Originally publishedhttps://doi.org/10.1161/01.ATV.13.4.512Arteriosclerosis and Thrombosis: A Journal of Vascular Biology. 1993;13:512–516

    Elevated circulating homocyst(e)ine is a risk factor for occlusive vascular disease. We explored whether elevated plasma homocyst(e)ine is associated with increased plasma lipid hydroperoxides that might trigger vascular disease. We obtained plasma containing high levels of homocyst(e)ine from four patients with a homozygous deficiency of cystathionine beta-synthase activity and also from four heterozygotes with a deficiency of this enzyme after an oral methionine load. The mean plasma non-protein-bound homocyst(e)ine level in all subjects was more than 11-fold higher than the mean normal fasting value. Levels of high density lipoprotein (HDL) cholesteryl ester hydroperoxides (CEOOH), normalized against the concentration of free cholesterol in HDL, were not elevated in our subjects (mean +/- SD, 0.0091 +/- 0.0061) compared with values for 14 fasting healthy donors (0.0164 +/- 0.0086).
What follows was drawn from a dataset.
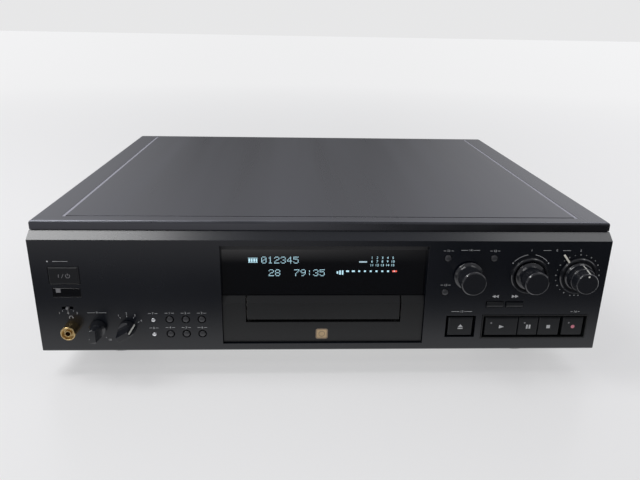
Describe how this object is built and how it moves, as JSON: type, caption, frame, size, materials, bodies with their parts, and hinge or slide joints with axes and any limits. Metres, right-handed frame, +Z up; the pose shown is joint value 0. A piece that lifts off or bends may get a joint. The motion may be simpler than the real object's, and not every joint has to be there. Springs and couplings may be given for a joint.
{
  "type": "minidisc deck",
  "caption": "Wide low disc recorder deck with a motor drawer under its display, level knobs, transport keys, rear sockets and four round feet.",
  "frame": {"origin": "centre of the bounding box at the surface the feet stand on", "axes": "front faces -Y, +X is to the right seen from in front, +Z is up"},
  "size_m": [0.43, 0.3774, 0.125],
  "materials": {
    "circuit_board": "green solder mask",
    "button_bright": "polished",
    "button_black": "satin black",
    "transformer_core": "varnished laminations",
    "display_tube": "evacuated glass tube with a metal back",
    "front_paint": "satin black anodised front",
    "gold_plate": "gold plated",
    "knob_black": "glossy black lacquer",
    "lever_grey": "satin grey",
    "white_nylon": "unpainted nylon",
    "panel_black": "satin moulded black",
    "foot_black": "moulded black with felt ring",
    "screw_black": "black passivated",
    "socket_black": "moulded black",
    "bare_steel": "ground steel",
    "steel_black": "fine textured black paint",
    "top_paint": "satin dark grey metallic",
    "window_glass": "polished dark acrylic",
    "zinc_steel": "zinc plated sheet"
  },
  "bodies": {
    "case": {"fascia": "front_paint", "top_plate": "top_paint", "side_panel_left": "steel_black", "side_panel_right": "steel_black", "chassis_base": "zinc_steel", "rear_panel": "steel_black", "feet": "foot_black", "case_screws": "screw_black", "display_window": "window_glass", "centre_panel": "panel_black", "ir_window": "window_glass", "phones_jack": "socket_black", "headphone_adapter": "gold_plate", "digital_level_ring": "knob_black", "transport_bezel": "panel_black", "loader_frame": "white_nylon", "loading_motor": "bare_steel", "guide_rods": "bare_steel", "display_module": "display_tube", "control_board": "circuit_board", "main_board": "circuit_board", "power_board": "circuit_board", "transformer": "transformer_core", "phono_sockets": "gold_plate", "optical_ports": "socket_black", "mains_inlet": "socket_black"},
    "power_button": {"power_button": "button_black"},
    "timer_lever": {"timer_lever": "lever_grey"},
    "phone_level_knob": {"phone_level_knob": "knob_black"},
    "input_selector_knob": {"input_selector_knob": "knob_black"},
    "jog_shaft": {"jog_shaft": "bare_steel"},
    "jog_knob": {"jog_knob": "knob_black"},
    "digital_level_knob": {"digital_level_knob": "knob_black"},
    "balance_ring": {"balance_ring": "knob_black"},
    "analog_level_knob": {"analog_level_knob": "knob_black"},
    "drawer": {"tray_front": "panel_black", "tray": "panel_black"},
    "loading_gear": {"loading_gear": "white_nylon"},
    "motor_pinion": {"motor_pinion": "white_nylon"},
    "turntable": {"turntable": "bare_steel"},
    "sled": {"pickup_sled": "socket_black"},
    "head": {"magnetic_head": "bare_steel"},
    "pitch_button": {"pitch_button": "button_bright"},
    "filter_button": {"filter_button": "button_bright"},
    "scroll_button": {"scroll_button": "button_black"},
    "character_button": {"character_button": "button_black"},
    "repeat_button": {"repeat_button": "button_black"},
    "fader_button": {"fader_button": "button_black"},
    "clock_button": {"clock_button": "button_black"},
    "time_button": {"time_button": "button_black"},
    "menu_button": {"menu_button": "button_black"},
    "yes_button": {"yes_button": "button_black"},
    "clear_button": {"clear_button": "button_black"},
    "rewind_button": {"rewind_button": "button_black"},
    "forward_button": {"forward_button": "button_black"},
    "open_close_button": {"open_close_button": "button_black"},
    "play_button": {"play_button": "button_black"},
    "pause_button": {"pause_button": "button_black"},
    "stop_button": {"stop_button": "button_black"},
    "record_button": {"record_button": "button_black"}
  },
  "joints": [
    {"name": "power_push", "type": "slide", "parent": "case", "child": "power_button", "axis": [0, 1, 0], "range_m": [0, 0.0008], "stiffness_N_per_m": 800, "springref_m": -0.001},
    {"name": "pitch_push", "type": "slide", "parent": "case", "child": "pitch_button", "axis": [0, 1, 0], "range_m": [0, 0.0008], "stiffness_N_per_m": 800, "springref_m": -0.001},
    {"name": "filter_push", "type": "slide", "parent": "case", "child": "filter_button", "axis": [0, 1, 0], "range_m": [0, 0.0008], "stiffness_N_per_m": 800, "springref_m": -0.001},
    {"name": "scroll_push", "type": "slide", "parent": "case", "child": "scroll_button", "axis": [0, 1, 0], "range_m": [0, 0.0008], "stiffness_N_per_m": 800, "springref_m": -0.001},
    {"name": "character_push", "type": "slide", "parent": "case", "child": "character_button", "axis": [0, 1, 0], "range_m": [0, 0.0008], "stiffness_N_per_m": 800, "springref_m": -0.001},
    {"name": "repeat_push", "type": "slide", "parent": "case", "child": "repeat_button", "axis": [0, 1, 0], "range_m": [0, 0.0008], "stiffness_N_per_m": 800, "springref_m": -0.001},
    {"name": "fader_push", "type": "slide", "parent": "case", "child": "fader_button", "axis": [0, 1, 0], "range_m": [0, 0.0008], "stiffness_N_per_m": 800, "springref_m": -0.001},
    {"name": "clock_push", "type": "slide", "parent": "case", "child": "clock_button", "axis": [0, 1, 0], "range_m": [0, 0.0008], "stiffness_N_per_m": 800, "springref_m": -0.001},
    {"name": "time_push", "type": "slide", "parent": "case", "child": "time_button", "axis": [0, 1, 0], "range_m": [0, 0.0008], "stiffness_N_per_m": 800, "springref_m": -0.001},
    {"name": "menu_push", "type": "slide", "parent": "case", "child": "menu_button", "axis": [0, 1, 0], "range_m": [0, 0.0008], "stiffness_N_per_m": 800, "springref_m": -0.001},
    {"name": "yes_push", "type": "slide", "parent": "case", "child": "yes_button", "axis": [0, 1, 0], "range_m": [0, 0.0008], "stiffness_N_per_m": 800, "springref_m": -0.001},
    {"name": "clear_push", "type": "slide", "parent": "case", "child": "clear_button", "axis": [0, 1, 0], "range_m": [0, 0.0008], "stiffness_N_per_m": 800, "springref_m": -0.001},
    {"name": "rewind_push", "type": "slide", "parent": "case", "child": "rewind_button", "axis": [0, 1, 0], "range_m": [0, 0.0008], "stiffness_N_per_m": 800, "springref_m": -0.001},
    {"name": "forward_push", "type": "slide", "parent": "case", "child": "forward_button", "axis": [0, 1, 0], "range_m": [0, 0.0008], "stiffness_N_per_m": 800, "springref_m": -0.001},
    {"name": "open_close_push", "type": "slide", "parent": "case", "child": "open_close_button", "axis": [0, 1, 0], "range_m": [0, 0.0008], "stiffness_N_per_m": 800, "springref_m": -0.001},
    {"name": "play_push", "type": "slide", "parent": "case", "child": "play_button", "axis": [0, 1, 0], "range_m": [0, 0.0008], "stiffness_N_per_m": 800, "springref_m": -0.001},
    {"name": "pause_push", "type": "slide", "parent": "case", "child": "pause_button", "axis": [0, 1, 0], "range_m": [0, 0.0008], "stiffness_N_per_m": 800, "springref_m": -0.001},
    {"name": "stop_push", "type": "slide", "parent": "case", "child": "stop_button", "axis": [0, 1, 0], "range_m": [0, 0.0008], "stiffness_N_per_m": 800, "springref_m": -0.001},
    {"name": "record_push", "type": "slide", "parent": "case", "child": "record_button", "axis": [0, 1, 0], "range_m": [0, 0.0008], "stiffness_N_per_m": 800, "springref_m": -0.001},
    {"name": "jog_push", "type": "slide", "parent": "case", "child": "jog_shaft", "axis": [0, 1, 0], "range_m": [0, 0.0008], "stiffness_N_per_m": 1200, "springref_m": -0.0015},
    {"name": "jog_turn", "type": "hinge", "parent": "jog_shaft", "child": "jog_knob", "pos_m": [0.1083, -0.17625, 0.0853], "axis": [0, 1, 0], "continuous": true},
    {"name": "timer_slide", "type": "slide", "parent": "case", "child": "timer_lever", "axis": [1, 0, 0], "range_m": [-0.003, 0.003]},
    {"name": "phone_level_turn", "type": "hinge", "parent": "case", "child": "phone_level_knob", "pos_m": [-0.1709, -0.17125, 0.042], "axis": [0, 1, 0], "range_deg": [-150, 150]},
    {"name": "input_selector_turn", "type": "hinge", "parent": "case", "child": "input_selector_knob", "pos_m": [-0.149, -0.17125, 0.0415], "axis": [0, 1, 0], "range_deg": [-90, 0]},
    {"name": "digital_level_turn", "type": "hinge", "parent": "case", "child": "digital_level_knob", "pos_m": [0.155, -0.17125, 0.0853], "axis": [0, 1, 0], "continuous": true},
    {"name": "balance_turn", "type": "hinge", "parent": "case", "child": "balance_ring", "pos_m": [0.1924, -0.17125, 0.0852], "axis": [0, 1, 0], "range_deg": [-112, 188]},
    {"name": "analog_level_turn", "type": "hinge", "parent": "case", "child": "analog_level_knob", "pos_m": [0.1924, -0.17125, 0.0852], "axis": [0, 1, 0], "range_deg": [-155, 145]},
    {"name": "drawer_slide", "type": "slide", "parent": "case", "child": "drawer", "axis": [0, -1, 0], "range_m": [0, 0.09]},
    {"name": "loading_gear_spin", "type": "hinge", "parent": "case", "child": "loading_gear", "pos_m": [0.0656, -0.13825, 0.0495], "axis": [0, 0, 1], "range_deg": [0, 516]},
    {"name": "motor_pinion_spin", "type": "hinge", "parent": "case", "child": "motor_pinion", "pos_m": [0.0696, -0.12379, 0.0495], "axis": [0, 0, 1], "range_deg": [-1032, 0]},
    {"name": "turntable_spin", "type": "hinge", "parent": "case", "child": "turntable", "pos_m": [0, -0.12015, 0.0425], "axis": [0, 0, 1], "continuous": true},
    {"name": "sled_slide", "type": "slide", "parent": "case", "child": "sled", "axis": [-1, 0, 0], "range_m": [0, 0.016]},
    {"name": "head_slide", "type": "slide", "parent": "case", "child": "head", "axis": [-1, 0, 0], "range_m": [0, 0.016]}
  ],
  "couplings": [
    {"joint": "loading_gear_spin", "follows": "drawer_slide", "rad_per_m": 100},
    {"joint": "motor_pinion_spin", "follows": "drawer_slide", "rad_per_m": -200},
    {"joint": "head_slide", "follows": "sled_slide", "ratio": 1}
  ]
}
An inverse dependency was observed between plasma total homocyst(e)ine and HDL CEOOH (r = -0.78, p = 0.023). Also, the ubiquinol-10/ubiquinone-10 ratio in HDL, which is expected to fall during oxidative stress, increased with plasma homocyst(e)ine. Since HDL contains the majority of detectable plasma lipid hydroperoxides, of which CEOOHs are the most abundant, our data suggest that an elevated plasma homocyst(e)ine level does not enhance oxidative stress, increase the levels of lipid hydroperoxides in plasma, or generate vascular damage by this mechanism.